There is a long list of factors that the Court must consider in determining what is in the best interests of a child. First and foremost is to protect children against harm from family violence. The other primary consideration is the benefit for children of having a meaningful relationship with both of their parents. There are many additional factors to be considered, including the nature of the child’s relationships with each parent, any issues of family violence, the capacity of the parents to provide for the child’s needs, and the wishes of the child.
The Court must consider how the relevant factors apply to each individual case to determine what orders are in the child’s best interests.
Child support is maintenance that is paid by one parent to the other for the financial support of their child or children.

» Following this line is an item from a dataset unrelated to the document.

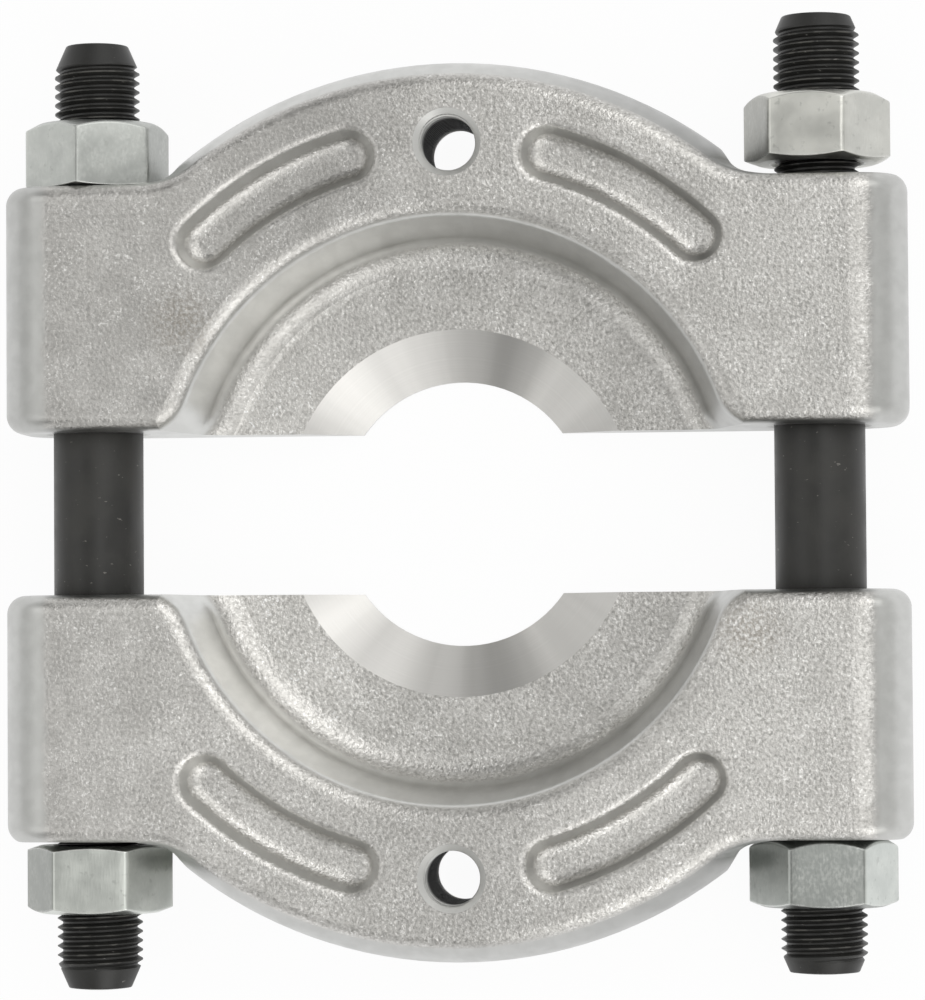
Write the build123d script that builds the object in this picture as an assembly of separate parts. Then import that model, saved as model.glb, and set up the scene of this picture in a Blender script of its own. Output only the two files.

If they wish, parents can make their own private arrangements about child support. Parents can make a written Child Support Agreement. A Limited Child Support Agreement is relatively informal and flexible. A Binding Child Support Agreement must comply with various legal requirements and can only be made if both parties have independent legal advice.
Alternatively, parents can apply to the Child Support Agency to assess the amount of child support that should be paid. The Agency will apply a formula that takes into account the ages of the children, the incomes of the parents and the care arrangements for the children to calculate the amount of child support. Parents can also ask the Agency to collect child support payments from the liable parent and pay them to the eligible parent.
The Child Support Scheme allows for parents to object to decisions made by the Agency, to apply for variations to be made to the calculated amount to take changing circumstances into account, and for a portion of child support payments to be made by directly meeting costs of the children such as by payment of private school fees.
Child support is usually payable until a child is aged 18 years or completes the year of schooling in which they turn 18.
Detailed information about the operation of the child support scheme is available on the website of the Child Support Agency.